Omelas claims to be happy, to be free of doubt and misery, to have no need of the sword or the crown. But are they? Where then does this greatness come? From pain, from blood, from death. The pain of the child, the blood of his heart, the death of their innocence. Children are taught to pity the child, and from this pity they become consumed with a need to help all whom they can. Except, of course, for the one who truly needs it. Misery is the rock upon which their kingdom is built. Misery is the wellspring of joy.
In this place of supposed joy we find all of the trivial things with which we associate the concept. Food, drugs, sex, competition, triumph, and the absence of crime. But what is the price we pay for such? The price we pay is our silence, our knowledge, and our humanity. To experience joy we must ignore pain. The pain of those who do not share in our joy. Can such apathy, such willful cruelty, even be called joy? It cannot.
The joy of Omelas is a lie, a fable, a cruel trick. It is fleeting and insubstantial as the supposed kindness of the people who live there. For so long as suffering exists, joy cannot truly be found. Green fields cannot grow out of soil soaked with blood. The people of Omelas see a wonderful place, a place where true happiness can exist. I see a fortress of lies protected by guilt. The lies the parents tell their children, the man tells himself, and the child in the dark weeps into his hands. The guilt of a people who refuse to sacrifice for the sake of another, of saints who cannot save, of a child who cannot understand why.
I would walk away from Omelas, I would set out from the city of gilded gold and painted smiles. I would walk the dark path to the mountains, though I may walk to my doom. Nothing would I bring with me from the city of fools. No food, no clothing, no weapons and armor. Nothing built on misery can last, and nothing borne of darkness would reside in the light.
Onwards, I would travel. Past the farms and the villages, past the lights of civilization, and away from the broken sobs of a child who cannot be saved. I would walk the Pilgrim's Path, drink from the Waters of Pain, and scale the Mountain of Hardship. Up, up, up I would go. Further and higher until with every breathe I drew in the vapor of the clouds, with every step I walked not on stone and dirt but light and morning dew, and with every sight I witnessed the stars so close I could touch them. I would walk away from Omelas.
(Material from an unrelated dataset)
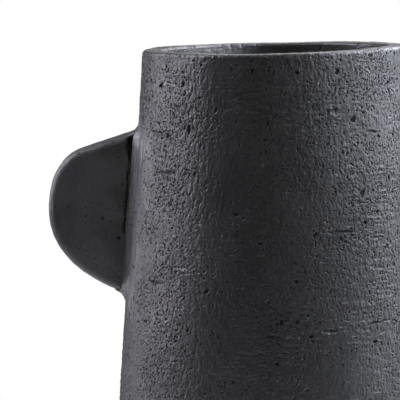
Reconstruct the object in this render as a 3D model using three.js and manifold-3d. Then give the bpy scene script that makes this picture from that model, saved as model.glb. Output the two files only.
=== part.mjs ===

I would walk to the palace of the Jade Emperor, and there I would ask him "Why?" Armed with this answer, I would walk to Olympus and ask Zeus "How?" I would then walk to the sun and consult with Ra, "When?". Then I would go down, down deeper than the farthest mines, the yawning chasms, to the Underworld. There I would meet with Hades and Osiris, Persephone and Anubis, and I would speak to them "What?"
When my journey was done, I would scale once more the high peaks of Olympus, return to the Jade Palace, and continue on. Past the limitations of the merely immortal, past the edges of the map, and slip the surly bonds of Earth altogether. I would walk the surface of the moon and speak with Chang'e, and from her I would drink of the Elixir of Life. But I would not stay long, for my journey would call me elsewhere. To the stars.
I would walk away from Omelas, I would see the world and know its wonders, and then I would leave. I would leave and never look back. I would be far from the city of lies, from the painted faces of its inhabitants, from the child whom all abandoned. I would walk away from Omelas, and dwell among the stars.